Among such folks WORLD spoke with about the state of the economy, two words popped up again and again: caution and optimism.

Scherr, for example, is cautiously optimistic about the long-term viability of the three-dollar latté. He even theorizes that the flagging economy will boost business: "I think you can possibly get a lot for your three-dollar latté if you come here and hang out for 45 minutes or an hour," said Scherr, who owns a second Think Coffee location in East Village, as well as slices of a cheese shop and a café in a pricier part of Brooklyn. "It's actually fairly inexpensive entertainment."

Still, bitter economic trends have dripped down to his businesses. The surge in wheat prices sent up the price of baked goods 25 percent to 30 percent, he calculates. And all his suppliers have added fuel surcharges of $10 to $20 per delivery, which adds up for a merchant receiving six to seven deliveries a day.

"My margins shrunk and I was like, all right, I have to raise prices," Scherr said.

The credit crunch also hit Scherr when he attempted to expand his business last year. He signed the lease for Think Coffee three years ago and opened his doors six months later.
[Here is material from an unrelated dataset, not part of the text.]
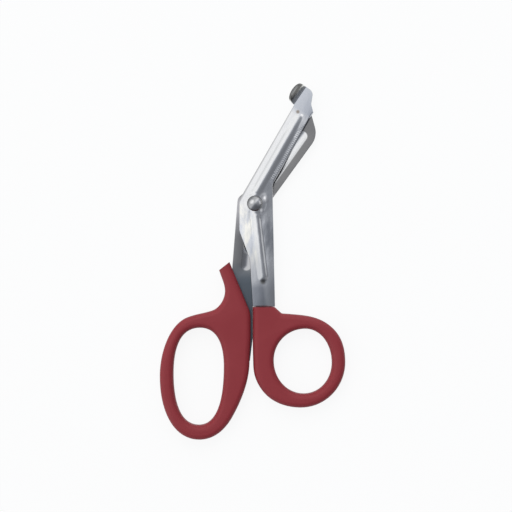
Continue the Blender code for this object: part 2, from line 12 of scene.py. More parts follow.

But in 2007, while negotiating financing to open the location in East Village on Bleecker Street, the available loan size dwindled as the months wore on, cutting into his ability to capitalize and improve the new shop.

Stung by the mortgage crisis, stingy lenders have indeed tightened purse strings, even on loans guaranteed by the SBA. The agency's New York district office backed $622 million in loans in fiscal year 2007, but only $560 million in fiscal year 2008, which ended Sept. 30.

Out west, the San Diego district office saw a sharp drop in the total number of loans, from 1,702 last year to 1,026 in 2008. "We had been on a steady year over year increase since 2005," said district director Ruben Garcia. "To see it drop off so dramatically, I think our numbers are beginning to reflect what's happening in the economy."

The 40 percent slide in San Diego was greater than the lending drop-off in SBA Region IX, which includes all of California, Arizona, Nevada, Hawaii, and Guam.

Larger banks tightened restrictions more than smaller ones, such as community institutions that were not exposed to the mortgage crisis. But Michael J. Pappas, SBA Region II director, said tight-fisted lenders may not account for all such declines. In some instances, small business owners may simply be choosing not to seek a loan: "It could be the questions in their own mind and the uncertainty of the future. It could be that they're not certain whether the product they produce or the service they provide will be in the same degree of demand."